According to the council’s 2017 spelling manual:

When writing the uppercase [of ß], write SS. It’s also possible to use the uppercase ẞ. Example: Straße – STRASSE – STRAẞE.

And so a century-long debate over Germany’s typographic equivalent of the Oxford comma has ended.

ß does not exist everywhere that German is spoken—the Swiss dropped it years ago. But its purpose is to help readers figure out pronunciation: A ß signals that the preceding vowel is pronounced long, instead of short, and that you should make an “ss,” not “z,” sound. It’s also written to signify “ss” after a diphthong.

The character tells you that the Berlin road “Torstraße” is pronounced:

tore + straah + suh

and not:

tore + strah + zuh

The evolution of German printing played a big part in ß’s lonely journey. Until the 20th century, Germany used typefaces called blackletter, which had extremely ornate uppercase letters. Words printed in all-uppercase were nearly illegible in blackletter, so they were rarely printed that way.
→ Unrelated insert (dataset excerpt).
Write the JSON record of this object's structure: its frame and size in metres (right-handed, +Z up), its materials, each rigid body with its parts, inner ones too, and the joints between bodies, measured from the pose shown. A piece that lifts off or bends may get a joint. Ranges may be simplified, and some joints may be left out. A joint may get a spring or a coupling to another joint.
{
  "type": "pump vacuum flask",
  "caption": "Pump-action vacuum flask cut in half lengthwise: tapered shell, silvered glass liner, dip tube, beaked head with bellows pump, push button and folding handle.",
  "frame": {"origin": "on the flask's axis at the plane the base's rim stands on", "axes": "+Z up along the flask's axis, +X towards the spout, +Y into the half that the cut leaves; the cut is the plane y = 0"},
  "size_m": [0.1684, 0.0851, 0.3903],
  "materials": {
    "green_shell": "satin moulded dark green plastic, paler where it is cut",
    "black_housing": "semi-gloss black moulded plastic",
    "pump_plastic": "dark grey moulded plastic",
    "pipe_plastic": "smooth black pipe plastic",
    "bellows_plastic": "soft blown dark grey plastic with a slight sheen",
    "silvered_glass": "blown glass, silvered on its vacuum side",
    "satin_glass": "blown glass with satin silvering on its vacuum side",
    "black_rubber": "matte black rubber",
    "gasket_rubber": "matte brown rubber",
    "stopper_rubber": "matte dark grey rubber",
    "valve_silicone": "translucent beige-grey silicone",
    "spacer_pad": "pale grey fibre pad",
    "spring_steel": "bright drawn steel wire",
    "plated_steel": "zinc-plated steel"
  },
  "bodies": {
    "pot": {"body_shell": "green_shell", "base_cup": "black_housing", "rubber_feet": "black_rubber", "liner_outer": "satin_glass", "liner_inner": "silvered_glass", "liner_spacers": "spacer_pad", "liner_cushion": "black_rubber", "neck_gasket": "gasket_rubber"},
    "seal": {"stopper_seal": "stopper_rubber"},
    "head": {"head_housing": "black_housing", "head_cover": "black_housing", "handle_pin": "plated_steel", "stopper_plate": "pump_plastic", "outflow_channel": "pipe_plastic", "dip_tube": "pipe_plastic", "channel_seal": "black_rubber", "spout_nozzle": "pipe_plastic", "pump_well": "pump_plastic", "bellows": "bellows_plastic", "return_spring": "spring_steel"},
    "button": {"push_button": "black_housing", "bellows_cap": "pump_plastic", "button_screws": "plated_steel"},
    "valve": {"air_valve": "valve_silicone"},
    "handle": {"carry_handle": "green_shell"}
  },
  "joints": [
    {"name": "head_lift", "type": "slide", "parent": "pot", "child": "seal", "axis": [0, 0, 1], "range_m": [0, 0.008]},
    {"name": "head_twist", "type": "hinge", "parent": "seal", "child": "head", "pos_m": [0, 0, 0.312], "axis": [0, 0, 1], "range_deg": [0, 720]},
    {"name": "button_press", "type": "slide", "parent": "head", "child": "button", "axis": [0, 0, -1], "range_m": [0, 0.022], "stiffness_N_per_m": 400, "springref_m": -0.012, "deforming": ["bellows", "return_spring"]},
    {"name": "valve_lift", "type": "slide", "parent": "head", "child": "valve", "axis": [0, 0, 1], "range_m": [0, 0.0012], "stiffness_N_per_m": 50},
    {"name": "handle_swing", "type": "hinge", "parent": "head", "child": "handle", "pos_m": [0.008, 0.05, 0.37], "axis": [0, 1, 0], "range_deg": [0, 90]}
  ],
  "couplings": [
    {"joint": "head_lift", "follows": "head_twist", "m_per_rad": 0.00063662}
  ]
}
And since ß always comes after a vowel, no German word starts with ß, so there was rarely a need to print an uppercase ß.

Here’s “Berlin” in Alte Schwabacher regular, a blackletter font, in all caps:

Berlin Alte Schwabacher Regular
Image: Quartz/Thu-Huong Ha

Germany eventually adopted Roman typefaces, in which ALL CAPS was more common, leading designers to debate how an uppercase ß should look. At a 1903 typography conference, attendees decided that they would use lowercase eszett and substitute “SZ” for uppercase instances of the letter, until they could figure out a proper design for it. But use cases were rare, and the rule stuck, and so the system with 30 lowercase letters and 29 uppercase letters became the default.

Since the all-powerful German passport is issued with names in all caps, the Wießes and Nußbaums of Germany, knowing their names would not be recognized, essentially have had to spell their own names wrong when they filled out their forms, opting for “SS” instead of ß.

Signs for “Fußball” (“foos + ball”) were reduced to “FUSSBALL” (fuhss + ball). Stephen Hawking’s book The Universe in a Nutshell was printed as both Das Universum in der Nussschale and Das Universum in der Nußschale.

Now that the council is officially on board with capital eszett, debate is raging in the font designer community on the ideal design for the uppercase version. Should it be hard and angular, or soft and curvy? Or both? And where will it go on the standard German keyboard?

More than a decade before ẞ was officially sanctioned by the spelling authorities, German font designers recognized the need for it and included it in their fonts. Type designer Andreas Stötzner proposed recognition for the lonely ẞ in 2004, in an appeal to the International Organization for Standardization (ISO), which issues unicodes. He was rejected. In 2007, the German Institute for Standardization (DIN), the same body responsible for the standard A4 paper size, applied again to the ISO on behalf of ẞ. The following year, the Unicode Standard version 5.1 came out, and it included a capital ß: U+1E9E.

But even with graphic design and computer programming speeding along, it still took time for the German spelling council to catch up. “‘A to Z’ is a synonym for completeness, ‘That is all,'” says Stötzner. “Now to invent or introduce an addition to this apparently complete set of the alphabet, that is new—and, yeah, somehow, disturbing.”

He adds: “People ask why we haven’t had this for centuries: ‘What’s the need for that? It’s never been; it cannot be.’ Some people claim it cannot be, because it never has been!”